Blog: The State does not reimburse transportation costs for students living within one mile of their school. There have been discussions outside of board meetings that involved students walking away from their schools to bus stops just outside of the one mile restriction. Such a student would be counted but the practice is clearly contrary to the intended policy.

1 comment:

Richard Reuther said...

Good to see you back, Mark.

Two comments: 1) I'd like everybody to think about the policy of spending the least amount of money on anything to try to get "something for nothing." There was a commercial many years ago in which a tennis player says of his new racket, "I got it for a song," and then proceeds to rip a hole in the strings with his first serve. The voice-over announcer says, "You get what you pay for." For many years, fiscal conservatives have held sway over certain expenditures that the public has direct control over, such as schools, fire districts, library districts, etc. (How many times did Edmonds voters vote on the technology levy before it passed?) In economicly challenging times, people tend to vote down what they can in order to "save money." Fanatical conservatives even speak of shrinking government until they can "drown it in the bathtub."

But what do you get in the long run? A recent report noted that the average schoolhouse in the US is 42 years old. When the levy fails (that part of school finance that the people have control over) what is the first item to be cut from the budget? Maintenance of the buildings. What's the last item to go back into the budget in good times? No, it never gets back. Eventually, you end up having to pass a bond to repair and maintain the stock of buildings. Bonds include interest. Keeping maintenance in the budget in the first place may have been the cheaper avenue in the long run.
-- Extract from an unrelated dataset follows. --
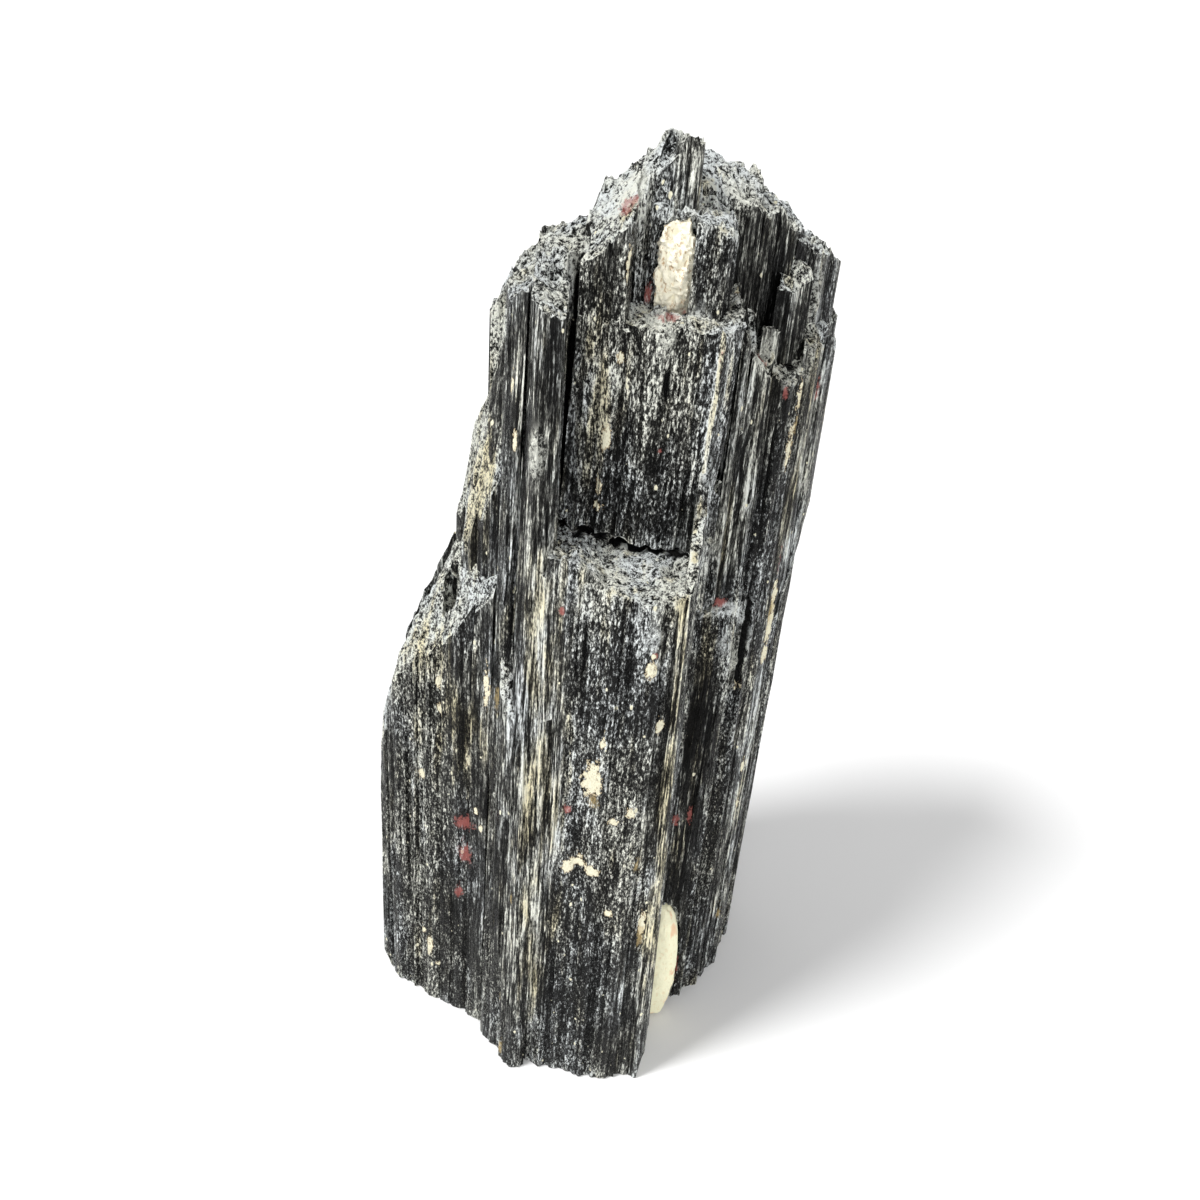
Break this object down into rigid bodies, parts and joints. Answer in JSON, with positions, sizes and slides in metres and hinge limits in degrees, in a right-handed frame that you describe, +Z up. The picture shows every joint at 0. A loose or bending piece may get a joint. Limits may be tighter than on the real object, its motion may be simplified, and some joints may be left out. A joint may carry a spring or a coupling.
{
  "type": "tourmaline crystal",
  "caption": "Raw black tourmaline crystal: upright striated prisms grown together, broken off at stepped heights, with cream feldspar in its hollows, standing on a flat broken base.",
  "frame": {"origin": "middle of the footprint on the flat base that the crystal stands on", "axes": "+Z up along the prisms, +X to the right and -Y towards a viewer who faces the ledge"},
  "size_m": [0.053, 0.0458, 0.1218],
  "materials": {
    "tourmaline": "black, glassy along fine lengthwise grooves, with grey and beige dusty streaks and granular grey breaks",
    "feldspar": "matt cream to yellowish, with pink and rust-brown stains"
  },
  "bodies": {
    "root": {"tourmaline_crystal": "tourmaline", "feldspar_lens": "feldspar", "feldspar_crust": "feldspar"}
  },
  "joints": []
}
2) Selling off buses sounds good, however, there is a downside which is the basis of our current discussions about capitalism in general. Sell the buses, new owner brings in new non-union drivers at 2/3 the pay. The extra 1/3 doesn't end up going anywhere to improve service, it goes into the pockets of management or stockholder dividends. In the meantime, the drivers have no health insurance (maybe miss work more or show up sick spreading whatever they have to the students); are unable to maintain the previous standard of living; perhaps have to work a second job to make ends meet, making them perhaps less alert when they are driving our children; and have less incentive to be loyal to their employer increasing turnover (increasing training expenses) and perhaps, in desparation, causing management to hire people with marginally criminal backgrounds. Seattle dumped its buses years ago and King County Metro had to pick up the slack, using drivers who were paid 50% more than the previous drivers. The school district saved money but the community had to make up for it in other ways. There were no particular "savings" to be made, just shoving numbers around on a page.